I doubt I'll be running any marathons soon. I'd only embarass myself, and hold everyone up with a million and one toilet breaks. And, some days, I have to really drag up the energy to walk down Renshaw Street to my gym and remember once again why I put myself through this torture. But in that moment, when my legs are moving beneath me, and I can't think or feel anything past keeping myself moving for a few more minutes....when there is that moment of perfect silence in this terrifyingly noisy head of mine, it's worth the pain. It's worth the sweating. It's worth everything.
Sunday, 17 October 2010
WORDS AND PICTURES
I don't write for myself anymore. I don't when (or indeed why) I stopped, but over the past year or so I've found my capacity to put my feelings into words slowly slipping away from me. Perhaps this is what happens when you make a living out of the only thing you can successfully market - you increasingly look at this skill through the eyes of a capitalist. After all, time = money. And why should I be throwing my words away for free when I could be convincing someone to pay me for them?
But oh, I do so miss writing for fun. For no one else apart from me and the odd person daft enough to stumble by my Livejournal. I miss the thrilling rush of blood when I manage to put all the jumbled thoughts and emotions I carry around in my head on a daily basis onto a blank screen.
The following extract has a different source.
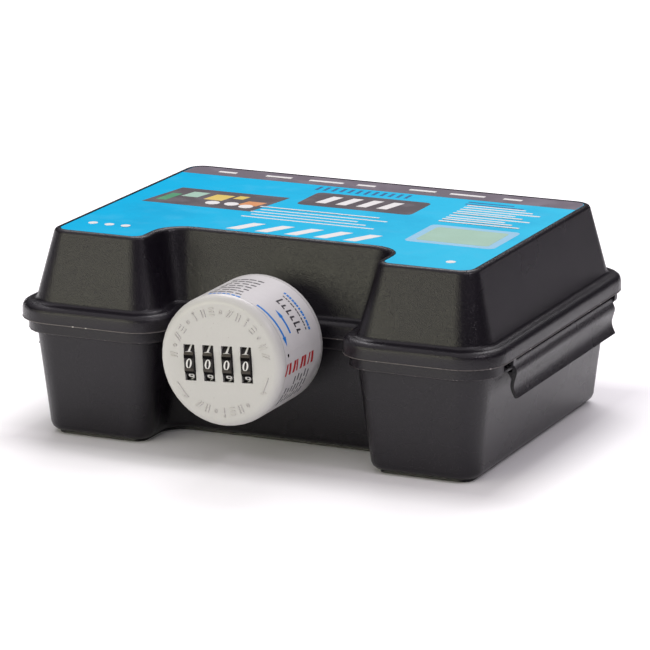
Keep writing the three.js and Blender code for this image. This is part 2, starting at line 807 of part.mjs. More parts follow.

I have a horrible habit of reading through old entries on my blog after a few drinks and thinking 'Christ, I used to be such a good writer. What happened?' Well, of course, life happened. That's the thing. Whereas I previously had the time at my disposal to write down all of my deepest darkest thoughts and present them to a specially selected audience to suck up, it was because I was chronically unhappy and unsure of myself. Now however I am happy. I adore my life - and finally feel able to say this confidently, knowing that it won't all come crashing down around my ears if I admit it to myself. I wake up each morning ready to suck up all the challenges and trials that life throws at me with a vigour I would never have envisaged myself being capable of five years ago. I'm engaged to a man I adore, I have a job (or indeed two) which pays me well and keeps me on my toes. I experience the joys of friends, love, life, laughter and success on a daily basis. Why complain when I have the world at my feet?
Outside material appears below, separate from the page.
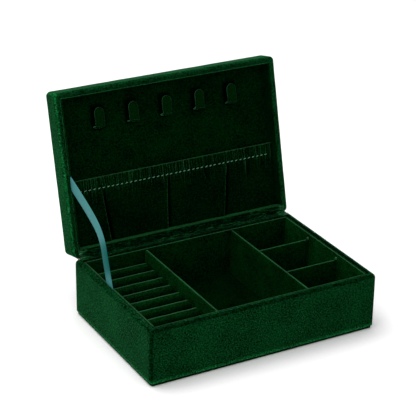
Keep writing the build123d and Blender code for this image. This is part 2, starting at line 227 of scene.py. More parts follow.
velvet_hooks = velvet("velvet_hooks", (0.0001, 0.004, 0.0003), (0.0006, 0.012, 0.0015),
                      sheen_weight=0.3, nap_size=1.0)


def greyboard():
    material, tree, shader, place = new_material("greyboard")
    fibre = noise_node(tree, place, 1.8, detail=5, roughness=0.7, stretch=(1, 1, 3))
    paint(tree, shader, fibre, (0.19, 0.18, 0.16), (0.33, 0.31, 0.27))
    shader.inputs["Roughness"].default_value = 0.85
    bump_node(tree, shader, fibre, 0.3, 0.2)
    return material


def nickel():
    material, tree, shader, place = new_material("magnet_steel")
    wear = noise_node(tree, place, 0.6, detail=4)
    shader.inputs["Metallic"].default_value = 1.0
    paint(tree, shader, wear, (0.50, 0.49, 0.47), (0.68, 0.67, 0.65))
    rough = math_node(tree, "MULTIPLY_ADD", wear, 0.25)
    tree.links.new(rough, shader.inputs["Roughness"])
    bump_node(tree, shader, wear, 0.05, 0.05)
    return material


def knitted_elastic():
    material, tree, shader, place = new_material("elastic_web")
    wave = tree.nodes.new("ShaderNodeTexWave")
    rib_pitch = 1.2
    ribs_per_wave = 3
    wave.inputs["Scale"].default_value = ribs_per_wave / (rib_pitch * MM * math.tau)
    wave.bands_direction = "X"
    tree.links.new(place, wave.inputs["Vector"])
    paint(tree, shader, wave.outputs["Fac"], (0.005, 0.03, 0.012), (0.02, 0.08, 0.035), ends=(0.2, 0.8))
    shader.inputs["Roughness"].default_value = 0.7
    bump_node(tree, shader, wave.outputs["Fac"], 0.5, 0.2)
    return material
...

Yet. It feels that I spend so much time living, I have no time left for myself. How very self indulgent, eh? After all, I've yet to write that epic novel I've been carrying around in my head. Although, to be honest, the only person I really have to blame for this state of affairs is myself.
It's strange. Every day I sit on Twitter and throw 140 character pithy vignettes into the wind and towards complete strangers whom I've never met. Yet when I sit down and try to write something personal, I clam up. My fingers go numb. My brain goes blank. It all floats away into nothingness.
I read something a few months back about a bloke who had decided to erase his presence off all of the social networks he frequented on a daily basis and start again. He was one of those bigheaded internet impressarios who'd managed to make a lot of money and a good career out of doing nothing much. But one day, he woke up and decided to sever all ties - delete the blog and the Facebook and Twitter accounts - in a desire for permanence. He didn't want his life to disappear if someone accidentally snipped a cable. I liked the idea of that.
Of course, I'll never go that far. My internet addiction is too ingrained for me to ever take such a drastic step. But I think it's time to get rid of some of my distractions. It's time for me to start choosing my words carefully. It's time to write.